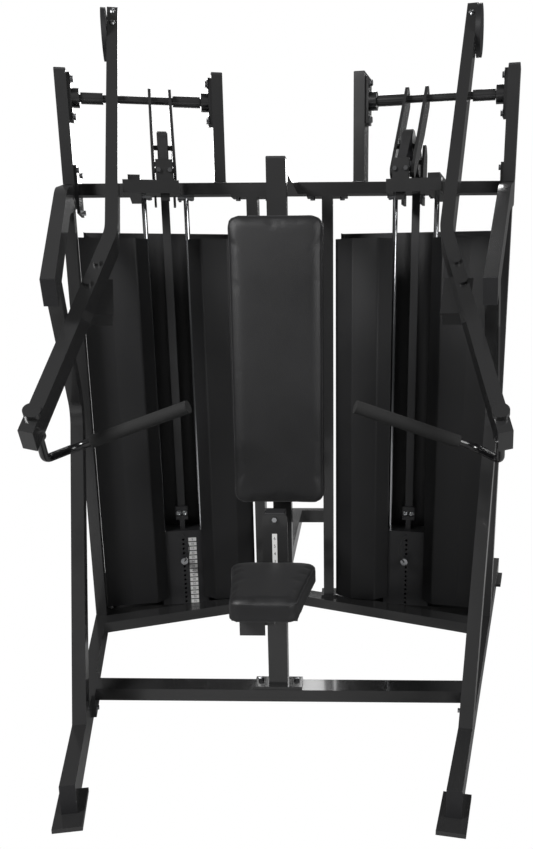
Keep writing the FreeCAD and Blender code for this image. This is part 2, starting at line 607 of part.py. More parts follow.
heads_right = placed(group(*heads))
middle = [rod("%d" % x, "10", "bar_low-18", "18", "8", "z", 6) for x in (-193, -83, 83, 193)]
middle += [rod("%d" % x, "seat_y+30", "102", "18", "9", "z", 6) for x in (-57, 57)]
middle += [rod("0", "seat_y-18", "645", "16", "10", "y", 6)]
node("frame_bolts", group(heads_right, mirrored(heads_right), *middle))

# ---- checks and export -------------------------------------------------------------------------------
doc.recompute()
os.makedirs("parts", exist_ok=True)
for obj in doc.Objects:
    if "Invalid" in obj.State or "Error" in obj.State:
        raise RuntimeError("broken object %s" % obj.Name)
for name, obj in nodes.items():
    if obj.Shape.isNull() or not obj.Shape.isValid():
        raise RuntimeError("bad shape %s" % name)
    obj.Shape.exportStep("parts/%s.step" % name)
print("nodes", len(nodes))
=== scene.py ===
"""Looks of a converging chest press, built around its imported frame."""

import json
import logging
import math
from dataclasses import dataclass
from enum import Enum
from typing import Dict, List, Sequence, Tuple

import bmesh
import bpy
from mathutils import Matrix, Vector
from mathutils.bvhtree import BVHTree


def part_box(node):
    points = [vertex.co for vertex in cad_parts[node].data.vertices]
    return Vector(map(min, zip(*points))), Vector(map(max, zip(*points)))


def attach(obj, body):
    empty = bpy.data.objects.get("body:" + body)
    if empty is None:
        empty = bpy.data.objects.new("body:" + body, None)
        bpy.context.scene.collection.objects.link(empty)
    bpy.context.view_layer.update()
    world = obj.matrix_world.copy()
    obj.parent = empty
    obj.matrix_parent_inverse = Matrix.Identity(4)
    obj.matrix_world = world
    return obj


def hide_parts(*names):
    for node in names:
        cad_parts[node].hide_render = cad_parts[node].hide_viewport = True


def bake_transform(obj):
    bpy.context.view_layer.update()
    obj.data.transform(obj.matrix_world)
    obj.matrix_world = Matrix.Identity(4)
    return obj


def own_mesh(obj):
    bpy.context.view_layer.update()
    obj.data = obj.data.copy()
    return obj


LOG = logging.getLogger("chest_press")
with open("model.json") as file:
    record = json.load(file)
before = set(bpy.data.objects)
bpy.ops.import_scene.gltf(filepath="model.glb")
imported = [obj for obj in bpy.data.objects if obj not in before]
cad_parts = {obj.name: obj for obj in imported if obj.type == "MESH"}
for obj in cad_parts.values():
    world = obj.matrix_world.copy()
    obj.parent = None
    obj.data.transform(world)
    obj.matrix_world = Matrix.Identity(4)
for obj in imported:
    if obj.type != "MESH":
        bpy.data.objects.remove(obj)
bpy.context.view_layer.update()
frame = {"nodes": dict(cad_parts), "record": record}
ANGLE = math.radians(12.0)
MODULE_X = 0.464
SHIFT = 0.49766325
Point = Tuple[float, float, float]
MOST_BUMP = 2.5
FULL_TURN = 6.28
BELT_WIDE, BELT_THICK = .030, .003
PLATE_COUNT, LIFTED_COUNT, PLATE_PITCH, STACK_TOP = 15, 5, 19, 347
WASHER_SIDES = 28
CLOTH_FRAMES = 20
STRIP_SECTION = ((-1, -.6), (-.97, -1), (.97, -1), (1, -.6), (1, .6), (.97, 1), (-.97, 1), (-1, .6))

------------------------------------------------

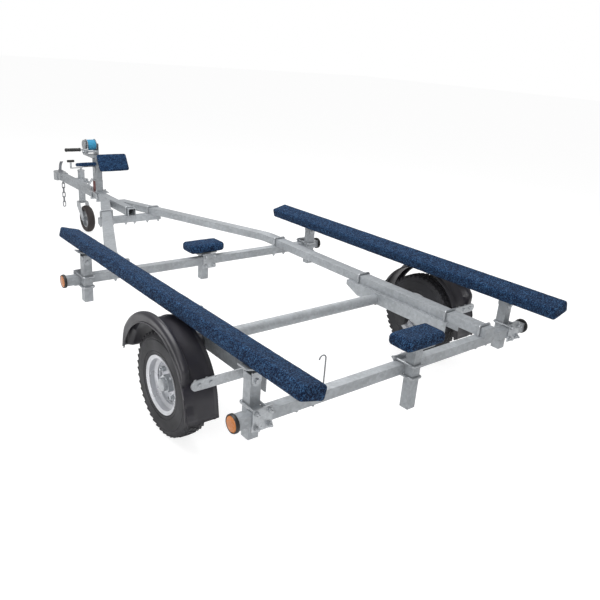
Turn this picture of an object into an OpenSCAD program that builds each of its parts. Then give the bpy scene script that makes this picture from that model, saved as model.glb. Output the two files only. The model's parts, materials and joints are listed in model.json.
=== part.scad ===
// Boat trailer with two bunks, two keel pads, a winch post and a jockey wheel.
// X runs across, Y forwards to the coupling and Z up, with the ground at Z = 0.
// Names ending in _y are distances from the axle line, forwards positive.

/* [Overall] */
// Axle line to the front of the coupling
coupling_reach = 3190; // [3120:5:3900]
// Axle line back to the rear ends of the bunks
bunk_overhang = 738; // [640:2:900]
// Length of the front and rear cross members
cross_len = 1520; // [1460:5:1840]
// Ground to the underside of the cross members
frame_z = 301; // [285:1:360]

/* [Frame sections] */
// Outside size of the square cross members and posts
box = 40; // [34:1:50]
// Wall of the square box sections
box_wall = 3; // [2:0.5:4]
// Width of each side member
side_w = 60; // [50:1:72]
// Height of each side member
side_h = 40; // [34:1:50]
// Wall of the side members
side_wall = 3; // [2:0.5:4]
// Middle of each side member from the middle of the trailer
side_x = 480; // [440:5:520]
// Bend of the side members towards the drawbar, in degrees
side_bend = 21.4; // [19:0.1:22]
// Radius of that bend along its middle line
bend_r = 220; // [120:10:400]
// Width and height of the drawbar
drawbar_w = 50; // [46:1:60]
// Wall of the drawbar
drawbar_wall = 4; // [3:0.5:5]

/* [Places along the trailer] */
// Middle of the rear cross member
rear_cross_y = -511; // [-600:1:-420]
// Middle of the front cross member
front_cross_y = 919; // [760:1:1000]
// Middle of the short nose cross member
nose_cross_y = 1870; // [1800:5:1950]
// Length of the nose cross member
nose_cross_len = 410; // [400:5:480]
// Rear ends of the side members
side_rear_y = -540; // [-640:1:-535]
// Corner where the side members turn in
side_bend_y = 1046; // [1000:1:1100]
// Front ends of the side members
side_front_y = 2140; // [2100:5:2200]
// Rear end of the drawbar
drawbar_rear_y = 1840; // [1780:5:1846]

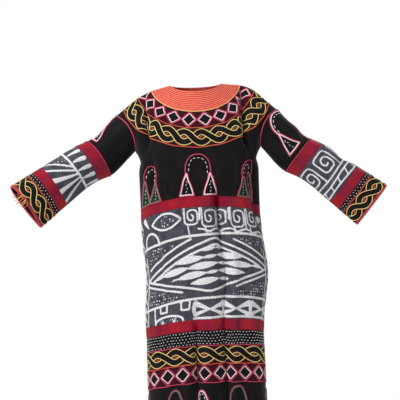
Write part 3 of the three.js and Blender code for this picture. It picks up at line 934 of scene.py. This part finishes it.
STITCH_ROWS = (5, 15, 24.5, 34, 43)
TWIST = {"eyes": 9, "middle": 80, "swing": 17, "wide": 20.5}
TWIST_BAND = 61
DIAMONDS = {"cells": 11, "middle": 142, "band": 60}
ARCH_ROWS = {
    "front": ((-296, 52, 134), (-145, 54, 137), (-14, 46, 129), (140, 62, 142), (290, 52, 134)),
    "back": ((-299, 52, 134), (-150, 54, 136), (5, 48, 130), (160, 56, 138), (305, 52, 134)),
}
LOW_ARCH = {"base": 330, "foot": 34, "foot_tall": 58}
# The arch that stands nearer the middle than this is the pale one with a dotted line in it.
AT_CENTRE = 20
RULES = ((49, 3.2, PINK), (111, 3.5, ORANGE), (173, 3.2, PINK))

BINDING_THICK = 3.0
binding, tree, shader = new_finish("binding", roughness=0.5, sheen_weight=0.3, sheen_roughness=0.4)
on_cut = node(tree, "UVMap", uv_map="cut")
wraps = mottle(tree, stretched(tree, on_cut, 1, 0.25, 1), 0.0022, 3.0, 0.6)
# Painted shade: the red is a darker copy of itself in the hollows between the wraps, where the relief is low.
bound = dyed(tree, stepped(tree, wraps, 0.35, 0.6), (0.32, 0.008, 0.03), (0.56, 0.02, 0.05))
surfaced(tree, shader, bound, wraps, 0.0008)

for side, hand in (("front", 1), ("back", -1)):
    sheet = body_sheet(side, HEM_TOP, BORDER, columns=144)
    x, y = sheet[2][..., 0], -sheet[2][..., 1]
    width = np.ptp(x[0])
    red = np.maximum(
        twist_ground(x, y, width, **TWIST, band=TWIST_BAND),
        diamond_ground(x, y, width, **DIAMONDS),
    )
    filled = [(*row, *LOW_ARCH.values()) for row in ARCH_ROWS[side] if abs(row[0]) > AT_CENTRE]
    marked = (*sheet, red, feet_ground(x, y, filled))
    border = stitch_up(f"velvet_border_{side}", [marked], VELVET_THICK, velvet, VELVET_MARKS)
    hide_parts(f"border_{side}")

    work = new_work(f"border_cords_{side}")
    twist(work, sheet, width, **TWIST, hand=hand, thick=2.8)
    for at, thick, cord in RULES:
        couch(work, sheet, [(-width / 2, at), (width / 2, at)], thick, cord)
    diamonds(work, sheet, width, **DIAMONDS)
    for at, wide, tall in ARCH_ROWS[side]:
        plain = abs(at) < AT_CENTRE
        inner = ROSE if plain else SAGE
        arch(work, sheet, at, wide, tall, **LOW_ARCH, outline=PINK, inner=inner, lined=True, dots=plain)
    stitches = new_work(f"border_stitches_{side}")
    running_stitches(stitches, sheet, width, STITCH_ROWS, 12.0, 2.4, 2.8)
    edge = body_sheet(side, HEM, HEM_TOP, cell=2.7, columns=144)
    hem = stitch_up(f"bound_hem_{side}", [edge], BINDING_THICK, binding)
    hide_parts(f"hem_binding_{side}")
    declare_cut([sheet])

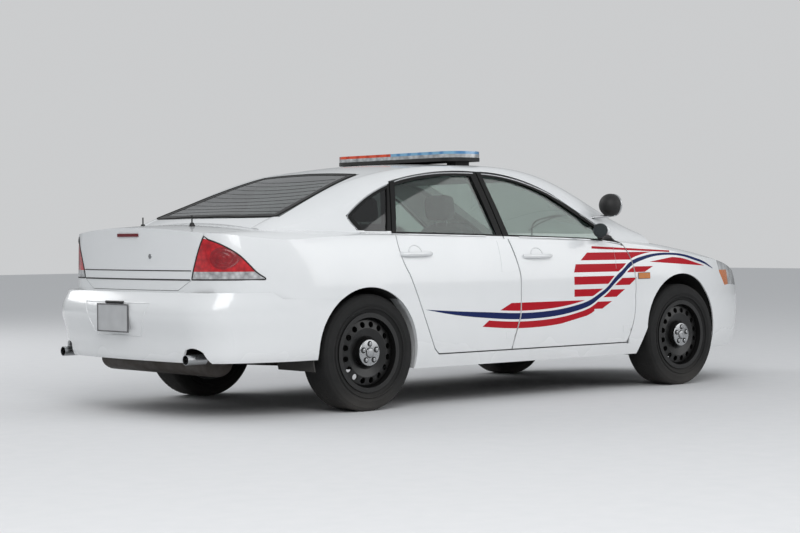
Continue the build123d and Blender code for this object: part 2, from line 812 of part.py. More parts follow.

------------------------------------------------

From the line containing "# ---- checks" down to the line containing "record = json.load(file)" in the material above, reproduce every line exactly, including the two end lines.

### RESPONSE TO THIS TASK:
# ---- checks and export -------------------------------------------------------------------------------
doc.recompute()
os.makedirs("parts", exist_ok=True)
for obj in doc.Objects:
    if "Invalid" in obj.State or "Error" in obj.State:
        raise RuntimeError("broken object %s" % obj.Name)
for name, obj in nodes.items():
    if obj.Shape.isNull() or not obj.Shape.isValid():
        raise RuntimeError("bad shape %s" % name)
    obj.Shape.exportStep("parts/%s.step" % name)
print("nodes", len(nodes))
=== scene.py ===
"""Looks of a converging chest press, built around its imported frame."""

import json
import logging
import math
from dataclasses import dataclass
from enum import Enum
from typing import Dict, List, Sequence, Tuple

import bmesh
import bpy
from mathutils import Matrix, Vector
from mathutils.bvhtree import BVHTree


def part_box(node):
    points = [vertex.co for vertex in cad_parts[node].data.vertices]
    return Vector(map(min, zip(*points))), Vector(map(max, zip(*points)))


def attach(obj, body):
    empty = bpy.data.objects.get("body:" + body)
    if empty is None:
        empty = bpy.data.objects.new("body:" + body, None)
        bpy.context.scene.collection.objects.link(empty)
    bpy.context.view_layer.update()
    world = obj.matrix_world.copy()
    obj.parent = empty
    obj.matrix_parent_inverse = Matrix.Identity(4)
    obj.matrix_world = world
    return obj


def hide_parts(*names):
    for node in names:
        cad_parts[node].hide_render = cad_parts[node].hide_viewport = True


def bake_transform(obj):
    bpy.context.view_layer.update()
    obj.data.transform(obj.matrix_world)
    obj.matrix_world = Matrix.Identity(4)
    return obj


def own_mesh(obj):
    bpy.context.view_layer.update()
    obj.data = obj.data.copy()
    return obj


LOG = logging.getLogger("chest_press")
with open("model.json") as file:
    record = json.load(file)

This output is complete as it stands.